Data section ->
* * * * * * * * *
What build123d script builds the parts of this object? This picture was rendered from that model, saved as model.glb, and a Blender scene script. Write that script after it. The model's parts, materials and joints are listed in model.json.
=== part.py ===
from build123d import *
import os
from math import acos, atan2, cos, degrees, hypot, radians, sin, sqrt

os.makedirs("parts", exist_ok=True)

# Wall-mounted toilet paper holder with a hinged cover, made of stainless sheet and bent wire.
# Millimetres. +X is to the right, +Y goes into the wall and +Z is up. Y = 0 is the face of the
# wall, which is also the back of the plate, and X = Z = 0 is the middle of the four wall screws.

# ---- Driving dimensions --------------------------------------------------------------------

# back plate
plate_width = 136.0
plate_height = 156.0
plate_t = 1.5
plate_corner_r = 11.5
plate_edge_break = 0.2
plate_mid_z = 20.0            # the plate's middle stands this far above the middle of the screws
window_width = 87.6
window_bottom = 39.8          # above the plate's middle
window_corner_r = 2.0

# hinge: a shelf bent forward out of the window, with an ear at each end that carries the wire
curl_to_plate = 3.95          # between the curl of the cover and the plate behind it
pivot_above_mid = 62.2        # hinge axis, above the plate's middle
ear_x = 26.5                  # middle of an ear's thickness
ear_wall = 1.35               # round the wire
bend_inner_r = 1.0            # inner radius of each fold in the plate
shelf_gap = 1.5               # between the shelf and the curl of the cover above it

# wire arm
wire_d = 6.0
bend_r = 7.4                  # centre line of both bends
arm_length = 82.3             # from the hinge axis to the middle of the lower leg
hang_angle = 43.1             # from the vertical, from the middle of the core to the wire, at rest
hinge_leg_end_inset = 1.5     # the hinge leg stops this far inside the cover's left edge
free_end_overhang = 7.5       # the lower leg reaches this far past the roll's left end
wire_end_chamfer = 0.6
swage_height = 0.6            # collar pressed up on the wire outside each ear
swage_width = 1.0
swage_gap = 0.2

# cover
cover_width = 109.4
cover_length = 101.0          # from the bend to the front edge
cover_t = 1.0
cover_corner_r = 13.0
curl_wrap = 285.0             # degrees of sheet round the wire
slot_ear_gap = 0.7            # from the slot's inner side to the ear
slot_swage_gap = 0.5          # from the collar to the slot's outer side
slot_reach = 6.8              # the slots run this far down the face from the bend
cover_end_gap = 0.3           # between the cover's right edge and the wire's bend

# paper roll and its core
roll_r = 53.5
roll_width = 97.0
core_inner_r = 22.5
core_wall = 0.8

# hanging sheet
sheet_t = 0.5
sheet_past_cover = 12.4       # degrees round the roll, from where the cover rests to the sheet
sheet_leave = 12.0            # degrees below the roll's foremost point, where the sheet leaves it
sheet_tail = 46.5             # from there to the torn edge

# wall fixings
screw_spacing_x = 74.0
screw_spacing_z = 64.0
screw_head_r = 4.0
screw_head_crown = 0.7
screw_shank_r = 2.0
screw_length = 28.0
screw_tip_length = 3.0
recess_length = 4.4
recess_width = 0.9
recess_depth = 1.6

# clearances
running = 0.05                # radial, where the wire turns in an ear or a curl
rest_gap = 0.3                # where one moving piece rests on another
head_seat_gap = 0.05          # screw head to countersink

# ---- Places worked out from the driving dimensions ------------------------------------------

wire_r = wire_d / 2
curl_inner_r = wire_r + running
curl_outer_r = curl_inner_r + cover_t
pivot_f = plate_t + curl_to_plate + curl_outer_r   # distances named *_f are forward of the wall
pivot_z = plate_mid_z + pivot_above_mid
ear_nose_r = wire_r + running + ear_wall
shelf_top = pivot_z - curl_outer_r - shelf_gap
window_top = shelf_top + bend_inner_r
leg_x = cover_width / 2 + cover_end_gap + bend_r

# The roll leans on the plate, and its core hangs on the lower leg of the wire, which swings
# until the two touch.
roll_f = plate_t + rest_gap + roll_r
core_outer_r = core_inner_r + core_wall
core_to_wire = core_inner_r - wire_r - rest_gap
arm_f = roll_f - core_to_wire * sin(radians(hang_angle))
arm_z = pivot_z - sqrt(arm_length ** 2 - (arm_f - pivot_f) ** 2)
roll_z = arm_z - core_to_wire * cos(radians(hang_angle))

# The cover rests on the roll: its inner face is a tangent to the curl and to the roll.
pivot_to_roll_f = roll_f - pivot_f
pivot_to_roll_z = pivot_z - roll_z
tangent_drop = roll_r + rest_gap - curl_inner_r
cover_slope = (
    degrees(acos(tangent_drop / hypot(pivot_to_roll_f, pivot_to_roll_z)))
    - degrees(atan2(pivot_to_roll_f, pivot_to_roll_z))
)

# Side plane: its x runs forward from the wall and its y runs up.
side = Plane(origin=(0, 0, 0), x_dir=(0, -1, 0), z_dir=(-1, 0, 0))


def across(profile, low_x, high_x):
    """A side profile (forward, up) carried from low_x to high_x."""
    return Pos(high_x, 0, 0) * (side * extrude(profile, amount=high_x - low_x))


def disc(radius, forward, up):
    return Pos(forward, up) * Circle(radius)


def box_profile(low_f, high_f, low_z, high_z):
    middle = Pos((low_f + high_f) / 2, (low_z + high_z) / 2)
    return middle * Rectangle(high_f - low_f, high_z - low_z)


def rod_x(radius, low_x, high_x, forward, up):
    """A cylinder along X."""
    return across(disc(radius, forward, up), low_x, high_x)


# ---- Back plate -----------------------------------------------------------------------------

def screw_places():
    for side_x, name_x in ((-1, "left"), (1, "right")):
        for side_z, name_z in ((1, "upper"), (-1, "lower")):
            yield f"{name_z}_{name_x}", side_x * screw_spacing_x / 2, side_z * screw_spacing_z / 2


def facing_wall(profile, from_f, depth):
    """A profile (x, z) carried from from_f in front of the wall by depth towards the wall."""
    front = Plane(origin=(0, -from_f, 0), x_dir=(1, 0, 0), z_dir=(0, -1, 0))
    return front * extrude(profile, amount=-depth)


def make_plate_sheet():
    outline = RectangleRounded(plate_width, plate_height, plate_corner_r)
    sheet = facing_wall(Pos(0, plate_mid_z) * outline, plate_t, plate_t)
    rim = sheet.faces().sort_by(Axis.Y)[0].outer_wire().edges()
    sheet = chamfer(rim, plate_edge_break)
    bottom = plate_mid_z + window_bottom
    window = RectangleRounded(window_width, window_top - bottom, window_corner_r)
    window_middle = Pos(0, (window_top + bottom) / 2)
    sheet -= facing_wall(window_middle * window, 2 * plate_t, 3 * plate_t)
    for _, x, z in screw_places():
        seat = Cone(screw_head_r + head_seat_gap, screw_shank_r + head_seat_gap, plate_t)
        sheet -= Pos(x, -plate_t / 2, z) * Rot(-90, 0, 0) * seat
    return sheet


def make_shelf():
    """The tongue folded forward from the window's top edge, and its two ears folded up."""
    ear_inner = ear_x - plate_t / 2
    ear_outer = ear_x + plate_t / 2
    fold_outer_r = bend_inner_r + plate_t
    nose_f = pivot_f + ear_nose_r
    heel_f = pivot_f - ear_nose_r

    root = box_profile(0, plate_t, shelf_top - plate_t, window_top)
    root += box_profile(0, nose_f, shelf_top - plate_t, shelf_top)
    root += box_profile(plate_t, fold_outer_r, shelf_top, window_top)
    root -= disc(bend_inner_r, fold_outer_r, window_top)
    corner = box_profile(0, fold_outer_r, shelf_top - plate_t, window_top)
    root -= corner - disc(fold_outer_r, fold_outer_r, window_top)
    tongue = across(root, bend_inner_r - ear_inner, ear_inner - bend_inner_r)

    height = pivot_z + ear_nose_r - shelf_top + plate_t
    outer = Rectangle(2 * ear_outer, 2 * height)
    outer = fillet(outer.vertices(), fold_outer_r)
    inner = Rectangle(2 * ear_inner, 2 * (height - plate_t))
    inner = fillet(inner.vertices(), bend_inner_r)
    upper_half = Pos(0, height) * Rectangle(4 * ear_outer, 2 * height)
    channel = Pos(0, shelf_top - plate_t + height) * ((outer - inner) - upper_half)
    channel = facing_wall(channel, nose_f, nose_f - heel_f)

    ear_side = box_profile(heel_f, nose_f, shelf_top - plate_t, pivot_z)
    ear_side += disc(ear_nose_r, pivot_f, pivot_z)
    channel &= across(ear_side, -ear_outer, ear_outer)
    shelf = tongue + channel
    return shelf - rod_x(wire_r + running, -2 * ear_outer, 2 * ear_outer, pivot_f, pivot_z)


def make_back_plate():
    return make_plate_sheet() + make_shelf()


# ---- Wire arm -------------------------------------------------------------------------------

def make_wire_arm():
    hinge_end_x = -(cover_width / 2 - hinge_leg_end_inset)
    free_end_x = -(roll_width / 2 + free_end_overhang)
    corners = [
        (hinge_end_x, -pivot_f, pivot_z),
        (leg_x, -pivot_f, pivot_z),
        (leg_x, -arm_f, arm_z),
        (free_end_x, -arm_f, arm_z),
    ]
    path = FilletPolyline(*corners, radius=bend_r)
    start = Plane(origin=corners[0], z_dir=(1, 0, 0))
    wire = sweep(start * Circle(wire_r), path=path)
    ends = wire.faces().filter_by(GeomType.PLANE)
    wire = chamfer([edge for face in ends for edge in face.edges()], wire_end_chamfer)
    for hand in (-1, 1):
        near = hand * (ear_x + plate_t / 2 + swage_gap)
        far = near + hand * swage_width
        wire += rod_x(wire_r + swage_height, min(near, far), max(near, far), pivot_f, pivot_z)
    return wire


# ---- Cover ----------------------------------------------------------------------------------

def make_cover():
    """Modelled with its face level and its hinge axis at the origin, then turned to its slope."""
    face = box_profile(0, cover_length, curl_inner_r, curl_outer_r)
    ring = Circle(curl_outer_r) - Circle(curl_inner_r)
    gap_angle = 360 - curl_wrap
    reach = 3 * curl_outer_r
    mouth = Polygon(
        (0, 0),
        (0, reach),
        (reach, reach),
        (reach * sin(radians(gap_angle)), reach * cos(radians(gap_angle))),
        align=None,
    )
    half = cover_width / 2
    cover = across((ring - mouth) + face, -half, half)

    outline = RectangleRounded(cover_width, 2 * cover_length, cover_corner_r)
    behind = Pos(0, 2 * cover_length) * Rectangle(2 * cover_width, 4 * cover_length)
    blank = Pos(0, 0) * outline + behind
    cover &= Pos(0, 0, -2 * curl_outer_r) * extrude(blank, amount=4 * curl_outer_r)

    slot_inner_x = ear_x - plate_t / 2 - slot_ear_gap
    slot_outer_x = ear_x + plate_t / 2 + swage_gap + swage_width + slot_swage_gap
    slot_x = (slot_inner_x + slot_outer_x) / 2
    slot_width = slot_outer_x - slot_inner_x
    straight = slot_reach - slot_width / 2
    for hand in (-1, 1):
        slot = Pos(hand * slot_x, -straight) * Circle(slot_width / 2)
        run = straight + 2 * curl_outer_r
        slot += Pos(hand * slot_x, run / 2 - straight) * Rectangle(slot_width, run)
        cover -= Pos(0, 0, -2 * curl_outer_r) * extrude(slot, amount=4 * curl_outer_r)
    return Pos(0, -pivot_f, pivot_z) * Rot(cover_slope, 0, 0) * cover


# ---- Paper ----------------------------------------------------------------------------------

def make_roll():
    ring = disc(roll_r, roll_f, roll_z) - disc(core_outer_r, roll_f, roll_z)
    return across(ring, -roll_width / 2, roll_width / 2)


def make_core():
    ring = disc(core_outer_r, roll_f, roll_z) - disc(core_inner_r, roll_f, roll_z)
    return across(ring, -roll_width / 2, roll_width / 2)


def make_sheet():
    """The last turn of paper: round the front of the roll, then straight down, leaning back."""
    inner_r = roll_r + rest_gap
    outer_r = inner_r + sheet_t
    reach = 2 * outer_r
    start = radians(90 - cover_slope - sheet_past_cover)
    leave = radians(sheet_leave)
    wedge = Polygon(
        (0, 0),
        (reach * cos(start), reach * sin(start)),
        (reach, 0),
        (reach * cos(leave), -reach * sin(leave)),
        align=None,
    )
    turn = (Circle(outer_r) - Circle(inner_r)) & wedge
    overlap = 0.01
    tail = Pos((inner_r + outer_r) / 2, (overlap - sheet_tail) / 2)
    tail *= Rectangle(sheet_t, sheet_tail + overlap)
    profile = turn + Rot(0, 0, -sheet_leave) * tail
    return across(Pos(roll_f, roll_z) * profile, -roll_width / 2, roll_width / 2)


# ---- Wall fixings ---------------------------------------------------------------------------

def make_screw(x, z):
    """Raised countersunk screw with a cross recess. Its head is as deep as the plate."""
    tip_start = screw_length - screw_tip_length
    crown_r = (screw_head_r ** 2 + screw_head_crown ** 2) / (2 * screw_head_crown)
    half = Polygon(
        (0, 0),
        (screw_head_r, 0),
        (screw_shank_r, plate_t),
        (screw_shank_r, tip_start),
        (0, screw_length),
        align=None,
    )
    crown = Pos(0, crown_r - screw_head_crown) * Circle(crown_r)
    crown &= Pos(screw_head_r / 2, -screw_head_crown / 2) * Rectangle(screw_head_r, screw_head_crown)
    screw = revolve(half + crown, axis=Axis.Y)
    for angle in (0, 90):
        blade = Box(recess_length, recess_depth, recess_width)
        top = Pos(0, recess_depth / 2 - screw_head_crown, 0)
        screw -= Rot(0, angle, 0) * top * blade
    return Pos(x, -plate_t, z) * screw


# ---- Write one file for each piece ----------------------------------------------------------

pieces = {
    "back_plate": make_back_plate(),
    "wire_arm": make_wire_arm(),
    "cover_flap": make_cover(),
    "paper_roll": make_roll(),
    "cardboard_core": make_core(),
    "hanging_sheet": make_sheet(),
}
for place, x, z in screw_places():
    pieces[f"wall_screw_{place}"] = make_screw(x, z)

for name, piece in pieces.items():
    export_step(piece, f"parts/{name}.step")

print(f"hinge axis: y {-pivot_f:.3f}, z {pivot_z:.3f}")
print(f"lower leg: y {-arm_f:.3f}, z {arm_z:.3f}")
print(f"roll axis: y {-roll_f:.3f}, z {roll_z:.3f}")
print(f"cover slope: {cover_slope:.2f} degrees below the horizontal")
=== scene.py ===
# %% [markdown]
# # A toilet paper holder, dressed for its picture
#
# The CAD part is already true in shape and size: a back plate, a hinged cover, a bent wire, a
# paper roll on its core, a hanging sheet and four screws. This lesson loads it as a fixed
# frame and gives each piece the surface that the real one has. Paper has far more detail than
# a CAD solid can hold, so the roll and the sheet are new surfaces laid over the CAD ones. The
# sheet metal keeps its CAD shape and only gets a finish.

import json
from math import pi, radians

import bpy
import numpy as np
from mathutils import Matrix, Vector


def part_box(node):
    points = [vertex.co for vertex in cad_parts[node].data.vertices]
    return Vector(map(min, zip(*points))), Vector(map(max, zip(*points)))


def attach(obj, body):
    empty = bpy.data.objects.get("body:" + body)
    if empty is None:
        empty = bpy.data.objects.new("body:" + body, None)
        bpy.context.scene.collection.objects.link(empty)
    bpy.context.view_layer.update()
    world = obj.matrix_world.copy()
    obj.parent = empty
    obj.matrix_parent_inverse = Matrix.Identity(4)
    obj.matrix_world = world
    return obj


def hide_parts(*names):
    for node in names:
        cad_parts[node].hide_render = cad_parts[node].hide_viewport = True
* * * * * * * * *
Written request -> Your output shall consist solely of the lines from the line with "for name, piece" to the line with "# sheet metal", reproduced exactly, both ends included.

Solution for this task ->
for name, piece in pieces.items():
    export_step(piece, f"parts/{name}.step")

print(f"hinge axis: y {-pivot_f:.3f}, z {pivot_z:.3f}")
print(f"lower leg: y {-arm_f:.3f}, z {arm_z:.3f}")
print(f"roll axis: y {-roll_f:.3f}, z {roll_z:.3f}")
print(f"cover slope: {cover_slope:.2f} degrees below the horizontal")
=== scene.py ===
# %% [markdown]
# # A toilet paper holder, dressed for its picture
#
# The CAD part is already true in shape and size: a back plate, a hinged cover, a bent wire, a
# paper roll on its core, a hanging sheet and four screws. This lesson loads it as a fixed
# frame and gives each piece the surface that the real one has. Paper has far more detail than
# a CAD solid can hold, so the roll and the sheet are new surfaces laid over the CAD ones. The
# sheet metal keeps its CAD shape and only gets a finish.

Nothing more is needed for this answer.